[PROBLEM STATEMENT]:
Take the data below and write out exactly the lines from the one with "Keep writing the" through the one with "MERGE_DISTANCE = 1e-6"; omit every other line.

__________________________________________________

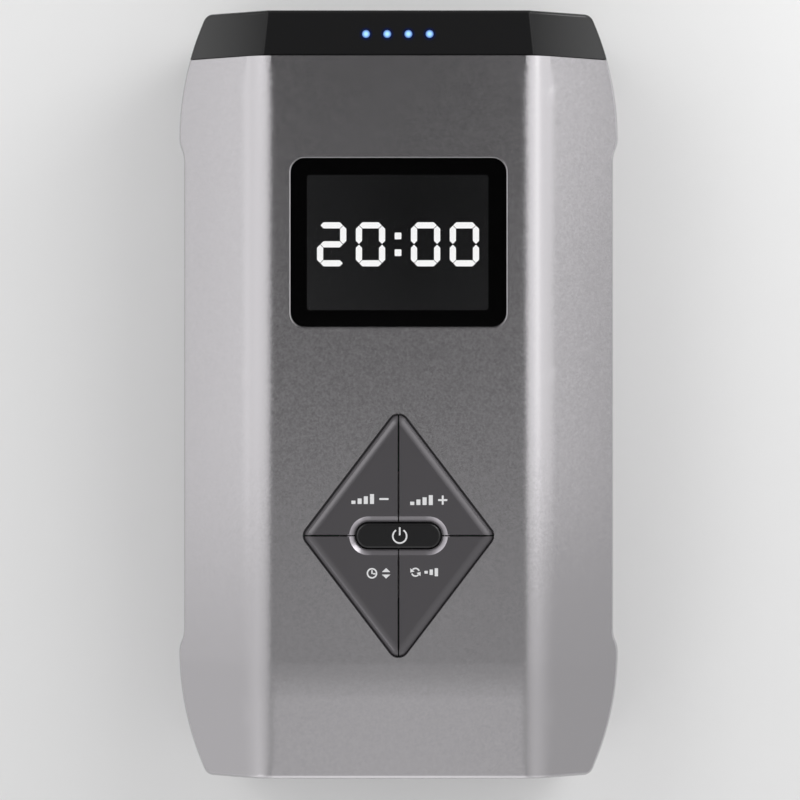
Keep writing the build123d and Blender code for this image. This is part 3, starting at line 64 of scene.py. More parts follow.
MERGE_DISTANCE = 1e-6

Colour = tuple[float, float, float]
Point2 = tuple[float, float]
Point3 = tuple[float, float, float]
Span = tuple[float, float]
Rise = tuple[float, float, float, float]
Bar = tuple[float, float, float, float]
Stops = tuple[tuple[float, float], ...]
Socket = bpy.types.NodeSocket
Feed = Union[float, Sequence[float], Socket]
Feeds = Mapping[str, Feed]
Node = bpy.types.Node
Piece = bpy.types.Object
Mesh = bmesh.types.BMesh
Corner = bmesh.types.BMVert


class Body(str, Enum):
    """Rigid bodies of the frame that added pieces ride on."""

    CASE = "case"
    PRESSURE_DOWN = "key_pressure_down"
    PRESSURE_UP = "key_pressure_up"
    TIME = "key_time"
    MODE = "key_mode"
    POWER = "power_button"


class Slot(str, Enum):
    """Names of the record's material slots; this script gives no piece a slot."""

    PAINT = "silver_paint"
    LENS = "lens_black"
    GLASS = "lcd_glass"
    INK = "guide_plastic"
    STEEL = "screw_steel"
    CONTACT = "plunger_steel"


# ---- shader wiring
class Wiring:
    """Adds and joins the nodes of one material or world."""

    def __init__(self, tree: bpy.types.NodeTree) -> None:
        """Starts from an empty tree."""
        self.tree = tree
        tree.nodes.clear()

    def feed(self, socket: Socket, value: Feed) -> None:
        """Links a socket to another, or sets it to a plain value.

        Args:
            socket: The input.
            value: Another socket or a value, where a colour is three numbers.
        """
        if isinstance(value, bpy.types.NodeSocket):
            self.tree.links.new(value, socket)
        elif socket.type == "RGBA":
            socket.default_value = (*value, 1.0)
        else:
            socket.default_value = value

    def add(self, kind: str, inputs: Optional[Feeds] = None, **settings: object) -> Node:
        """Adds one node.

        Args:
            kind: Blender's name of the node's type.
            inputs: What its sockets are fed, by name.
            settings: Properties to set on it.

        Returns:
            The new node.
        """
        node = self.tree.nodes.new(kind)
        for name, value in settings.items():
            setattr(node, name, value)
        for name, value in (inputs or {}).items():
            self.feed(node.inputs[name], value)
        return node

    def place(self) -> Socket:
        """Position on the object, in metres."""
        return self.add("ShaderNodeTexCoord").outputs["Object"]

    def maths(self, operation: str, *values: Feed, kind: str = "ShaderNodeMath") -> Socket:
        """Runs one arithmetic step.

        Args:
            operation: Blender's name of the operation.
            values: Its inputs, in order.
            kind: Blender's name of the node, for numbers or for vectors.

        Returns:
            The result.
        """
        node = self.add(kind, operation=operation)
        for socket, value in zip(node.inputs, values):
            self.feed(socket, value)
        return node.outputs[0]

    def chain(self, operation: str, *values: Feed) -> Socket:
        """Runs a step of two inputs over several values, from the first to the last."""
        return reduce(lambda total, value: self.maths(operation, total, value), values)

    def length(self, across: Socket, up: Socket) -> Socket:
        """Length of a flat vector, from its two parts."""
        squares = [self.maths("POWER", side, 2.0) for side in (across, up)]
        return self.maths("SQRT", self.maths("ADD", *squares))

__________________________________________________

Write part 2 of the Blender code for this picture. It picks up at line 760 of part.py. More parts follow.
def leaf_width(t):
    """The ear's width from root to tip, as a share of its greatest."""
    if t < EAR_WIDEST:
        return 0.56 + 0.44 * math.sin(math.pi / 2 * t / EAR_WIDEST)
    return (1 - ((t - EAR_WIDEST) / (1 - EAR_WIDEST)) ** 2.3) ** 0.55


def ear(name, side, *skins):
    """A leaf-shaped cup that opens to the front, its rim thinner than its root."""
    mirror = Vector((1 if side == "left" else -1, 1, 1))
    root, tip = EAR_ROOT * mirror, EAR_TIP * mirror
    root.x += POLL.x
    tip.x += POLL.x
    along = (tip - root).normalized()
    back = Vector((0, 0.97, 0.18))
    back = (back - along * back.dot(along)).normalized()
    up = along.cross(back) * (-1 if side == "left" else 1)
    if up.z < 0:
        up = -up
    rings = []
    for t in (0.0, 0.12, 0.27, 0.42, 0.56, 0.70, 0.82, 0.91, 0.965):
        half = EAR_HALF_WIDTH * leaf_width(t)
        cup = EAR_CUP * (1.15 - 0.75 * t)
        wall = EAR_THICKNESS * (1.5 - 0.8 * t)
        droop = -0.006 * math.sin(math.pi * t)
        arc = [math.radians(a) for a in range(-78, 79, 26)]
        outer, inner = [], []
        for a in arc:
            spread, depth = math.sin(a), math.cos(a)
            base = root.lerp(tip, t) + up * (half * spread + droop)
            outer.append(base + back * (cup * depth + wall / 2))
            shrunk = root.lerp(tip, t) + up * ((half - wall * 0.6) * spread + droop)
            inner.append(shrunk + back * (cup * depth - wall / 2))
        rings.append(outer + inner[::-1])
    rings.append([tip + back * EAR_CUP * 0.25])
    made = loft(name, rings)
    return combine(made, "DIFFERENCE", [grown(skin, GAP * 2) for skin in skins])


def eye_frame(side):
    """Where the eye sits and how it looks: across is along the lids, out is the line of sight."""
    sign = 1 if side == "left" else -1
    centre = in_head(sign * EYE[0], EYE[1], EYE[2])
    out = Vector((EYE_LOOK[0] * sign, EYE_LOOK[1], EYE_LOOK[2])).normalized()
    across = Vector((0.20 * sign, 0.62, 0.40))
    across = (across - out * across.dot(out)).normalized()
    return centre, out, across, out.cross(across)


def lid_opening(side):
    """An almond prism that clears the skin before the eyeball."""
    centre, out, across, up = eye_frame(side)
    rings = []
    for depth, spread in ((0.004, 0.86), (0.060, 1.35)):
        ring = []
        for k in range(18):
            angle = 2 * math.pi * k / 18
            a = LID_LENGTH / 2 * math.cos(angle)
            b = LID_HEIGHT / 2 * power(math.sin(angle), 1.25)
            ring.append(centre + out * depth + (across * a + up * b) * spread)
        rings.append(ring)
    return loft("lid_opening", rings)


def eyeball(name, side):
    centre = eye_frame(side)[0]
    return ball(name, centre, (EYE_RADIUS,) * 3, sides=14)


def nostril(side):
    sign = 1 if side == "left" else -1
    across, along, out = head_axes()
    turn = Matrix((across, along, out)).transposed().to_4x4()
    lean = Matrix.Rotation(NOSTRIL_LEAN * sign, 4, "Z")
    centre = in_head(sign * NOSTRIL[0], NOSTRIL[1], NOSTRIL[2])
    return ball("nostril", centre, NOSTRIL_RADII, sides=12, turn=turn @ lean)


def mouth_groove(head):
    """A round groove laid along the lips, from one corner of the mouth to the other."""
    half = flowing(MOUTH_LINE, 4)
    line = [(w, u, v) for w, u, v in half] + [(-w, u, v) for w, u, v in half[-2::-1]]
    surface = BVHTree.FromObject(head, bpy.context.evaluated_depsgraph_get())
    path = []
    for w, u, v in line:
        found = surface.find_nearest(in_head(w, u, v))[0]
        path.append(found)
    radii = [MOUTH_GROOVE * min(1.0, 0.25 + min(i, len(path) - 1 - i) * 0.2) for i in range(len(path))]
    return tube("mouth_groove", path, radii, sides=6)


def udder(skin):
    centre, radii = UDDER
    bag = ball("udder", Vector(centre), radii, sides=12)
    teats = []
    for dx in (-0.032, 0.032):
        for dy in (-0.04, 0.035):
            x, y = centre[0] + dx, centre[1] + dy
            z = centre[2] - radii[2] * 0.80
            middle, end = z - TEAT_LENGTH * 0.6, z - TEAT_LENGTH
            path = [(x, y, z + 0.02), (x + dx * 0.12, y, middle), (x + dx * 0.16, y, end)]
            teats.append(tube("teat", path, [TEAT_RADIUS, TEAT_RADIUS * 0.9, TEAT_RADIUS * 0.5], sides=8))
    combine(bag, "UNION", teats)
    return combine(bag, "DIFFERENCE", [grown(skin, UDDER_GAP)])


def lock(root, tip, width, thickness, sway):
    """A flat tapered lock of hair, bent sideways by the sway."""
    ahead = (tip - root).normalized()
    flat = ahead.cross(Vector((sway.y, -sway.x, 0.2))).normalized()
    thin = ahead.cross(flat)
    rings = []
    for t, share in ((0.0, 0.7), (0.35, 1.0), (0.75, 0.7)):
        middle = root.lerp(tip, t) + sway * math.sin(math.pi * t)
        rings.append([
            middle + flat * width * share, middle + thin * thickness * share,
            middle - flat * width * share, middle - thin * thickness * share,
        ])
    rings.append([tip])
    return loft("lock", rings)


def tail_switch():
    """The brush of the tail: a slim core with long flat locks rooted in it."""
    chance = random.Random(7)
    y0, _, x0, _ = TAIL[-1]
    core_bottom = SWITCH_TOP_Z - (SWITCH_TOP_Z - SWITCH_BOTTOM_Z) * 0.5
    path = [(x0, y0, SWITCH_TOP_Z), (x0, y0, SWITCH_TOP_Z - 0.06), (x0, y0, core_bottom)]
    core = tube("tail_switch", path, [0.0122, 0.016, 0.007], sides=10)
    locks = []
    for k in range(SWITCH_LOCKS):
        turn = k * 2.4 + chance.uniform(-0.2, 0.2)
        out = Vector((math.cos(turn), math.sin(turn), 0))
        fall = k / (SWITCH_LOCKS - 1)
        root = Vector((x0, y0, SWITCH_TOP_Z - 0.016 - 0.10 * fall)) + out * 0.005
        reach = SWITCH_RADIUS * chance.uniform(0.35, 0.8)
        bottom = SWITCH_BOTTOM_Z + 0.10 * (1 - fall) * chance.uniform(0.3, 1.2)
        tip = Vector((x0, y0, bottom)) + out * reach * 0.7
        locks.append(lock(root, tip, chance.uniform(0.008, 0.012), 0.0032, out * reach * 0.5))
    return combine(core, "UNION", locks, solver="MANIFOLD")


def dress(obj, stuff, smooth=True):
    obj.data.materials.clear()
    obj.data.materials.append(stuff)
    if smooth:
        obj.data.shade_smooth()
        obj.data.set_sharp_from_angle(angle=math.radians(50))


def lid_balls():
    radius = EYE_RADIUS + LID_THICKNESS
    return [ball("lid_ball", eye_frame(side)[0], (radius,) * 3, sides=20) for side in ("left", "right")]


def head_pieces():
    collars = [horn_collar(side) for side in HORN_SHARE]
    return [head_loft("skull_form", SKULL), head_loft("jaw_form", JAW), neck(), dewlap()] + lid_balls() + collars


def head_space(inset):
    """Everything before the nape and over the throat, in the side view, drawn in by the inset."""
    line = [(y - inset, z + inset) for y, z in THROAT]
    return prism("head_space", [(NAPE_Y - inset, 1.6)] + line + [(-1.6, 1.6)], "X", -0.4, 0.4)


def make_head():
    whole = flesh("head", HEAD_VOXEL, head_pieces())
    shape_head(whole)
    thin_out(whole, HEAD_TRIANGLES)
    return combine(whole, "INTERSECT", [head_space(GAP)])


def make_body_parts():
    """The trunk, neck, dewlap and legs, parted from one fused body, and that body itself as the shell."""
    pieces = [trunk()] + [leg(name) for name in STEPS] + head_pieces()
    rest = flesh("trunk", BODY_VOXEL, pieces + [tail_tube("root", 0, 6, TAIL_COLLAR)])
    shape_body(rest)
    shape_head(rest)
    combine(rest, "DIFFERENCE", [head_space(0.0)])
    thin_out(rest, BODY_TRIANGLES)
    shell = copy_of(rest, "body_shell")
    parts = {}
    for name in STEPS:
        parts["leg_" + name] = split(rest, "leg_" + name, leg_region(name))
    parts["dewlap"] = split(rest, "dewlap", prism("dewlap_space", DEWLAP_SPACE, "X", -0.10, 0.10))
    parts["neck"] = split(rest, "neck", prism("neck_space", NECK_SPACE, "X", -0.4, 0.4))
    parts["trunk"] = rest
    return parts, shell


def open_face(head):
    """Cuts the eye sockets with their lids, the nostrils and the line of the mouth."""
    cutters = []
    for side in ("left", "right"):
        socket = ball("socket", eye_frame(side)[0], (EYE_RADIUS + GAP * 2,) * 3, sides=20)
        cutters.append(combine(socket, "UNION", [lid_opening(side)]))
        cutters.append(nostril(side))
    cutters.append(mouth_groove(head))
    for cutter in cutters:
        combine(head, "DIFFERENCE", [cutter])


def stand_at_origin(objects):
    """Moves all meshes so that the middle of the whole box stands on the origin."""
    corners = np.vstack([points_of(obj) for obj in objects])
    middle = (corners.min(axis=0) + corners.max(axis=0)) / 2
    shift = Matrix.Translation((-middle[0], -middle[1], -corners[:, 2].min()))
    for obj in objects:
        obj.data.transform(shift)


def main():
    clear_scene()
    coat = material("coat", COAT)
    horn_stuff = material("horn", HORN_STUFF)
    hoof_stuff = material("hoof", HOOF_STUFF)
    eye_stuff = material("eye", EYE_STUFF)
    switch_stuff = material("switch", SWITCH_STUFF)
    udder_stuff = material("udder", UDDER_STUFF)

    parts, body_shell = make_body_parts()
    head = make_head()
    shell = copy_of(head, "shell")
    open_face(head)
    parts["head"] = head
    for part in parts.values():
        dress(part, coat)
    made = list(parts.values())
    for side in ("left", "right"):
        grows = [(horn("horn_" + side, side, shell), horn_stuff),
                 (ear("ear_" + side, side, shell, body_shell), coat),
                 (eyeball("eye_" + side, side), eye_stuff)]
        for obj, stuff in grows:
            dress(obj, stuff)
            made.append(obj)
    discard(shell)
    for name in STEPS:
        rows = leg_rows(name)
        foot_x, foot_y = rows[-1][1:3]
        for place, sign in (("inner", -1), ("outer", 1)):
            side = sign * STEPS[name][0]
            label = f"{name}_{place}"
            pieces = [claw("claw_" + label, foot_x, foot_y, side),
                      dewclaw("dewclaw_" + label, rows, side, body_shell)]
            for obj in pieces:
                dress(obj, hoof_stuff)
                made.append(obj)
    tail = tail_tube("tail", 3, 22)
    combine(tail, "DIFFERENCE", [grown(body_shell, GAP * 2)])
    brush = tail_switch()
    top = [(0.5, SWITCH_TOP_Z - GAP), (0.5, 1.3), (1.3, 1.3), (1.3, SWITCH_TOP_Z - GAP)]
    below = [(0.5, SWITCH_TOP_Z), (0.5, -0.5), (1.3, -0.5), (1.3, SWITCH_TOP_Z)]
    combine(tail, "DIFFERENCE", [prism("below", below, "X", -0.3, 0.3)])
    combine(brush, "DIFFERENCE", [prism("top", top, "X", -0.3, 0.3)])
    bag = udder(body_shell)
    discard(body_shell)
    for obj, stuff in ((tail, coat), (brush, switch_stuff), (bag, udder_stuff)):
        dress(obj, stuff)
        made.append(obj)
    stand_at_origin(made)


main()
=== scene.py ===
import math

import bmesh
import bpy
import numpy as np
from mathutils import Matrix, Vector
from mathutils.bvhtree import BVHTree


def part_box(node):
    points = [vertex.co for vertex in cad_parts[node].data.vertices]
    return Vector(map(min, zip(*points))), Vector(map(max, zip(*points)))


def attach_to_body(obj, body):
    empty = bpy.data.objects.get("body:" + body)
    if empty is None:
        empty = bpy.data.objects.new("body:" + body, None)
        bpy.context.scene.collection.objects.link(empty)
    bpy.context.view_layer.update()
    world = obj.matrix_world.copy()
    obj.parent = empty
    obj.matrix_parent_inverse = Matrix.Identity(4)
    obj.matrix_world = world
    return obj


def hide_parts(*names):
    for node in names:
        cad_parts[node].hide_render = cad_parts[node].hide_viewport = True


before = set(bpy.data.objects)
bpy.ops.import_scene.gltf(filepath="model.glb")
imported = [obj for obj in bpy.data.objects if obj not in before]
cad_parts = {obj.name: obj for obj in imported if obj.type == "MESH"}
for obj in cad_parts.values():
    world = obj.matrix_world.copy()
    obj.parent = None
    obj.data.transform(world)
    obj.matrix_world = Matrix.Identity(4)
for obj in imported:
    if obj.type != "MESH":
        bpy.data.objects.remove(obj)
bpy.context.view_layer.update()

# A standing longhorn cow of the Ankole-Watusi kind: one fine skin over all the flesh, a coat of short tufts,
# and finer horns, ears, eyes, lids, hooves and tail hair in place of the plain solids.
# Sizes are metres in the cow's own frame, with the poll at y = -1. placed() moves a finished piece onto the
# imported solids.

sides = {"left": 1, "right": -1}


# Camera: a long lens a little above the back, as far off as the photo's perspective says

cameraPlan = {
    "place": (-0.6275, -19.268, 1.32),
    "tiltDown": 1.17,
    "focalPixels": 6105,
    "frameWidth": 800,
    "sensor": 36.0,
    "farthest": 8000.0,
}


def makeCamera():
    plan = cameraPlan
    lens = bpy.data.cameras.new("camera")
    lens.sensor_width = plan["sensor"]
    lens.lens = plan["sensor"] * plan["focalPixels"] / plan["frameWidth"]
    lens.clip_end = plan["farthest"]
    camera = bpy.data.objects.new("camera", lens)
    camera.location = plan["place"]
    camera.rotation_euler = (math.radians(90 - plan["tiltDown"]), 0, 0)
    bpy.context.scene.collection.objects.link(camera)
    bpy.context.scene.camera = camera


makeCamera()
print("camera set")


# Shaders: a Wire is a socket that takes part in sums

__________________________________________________

[OUTPUT FOR THIS EXERCISE]:
Keep writing the build123d and Blender code for this image. This is part 3, starting at line 64 of scene.py. More parts follow.
MERGE_DISTANCE = 1e-6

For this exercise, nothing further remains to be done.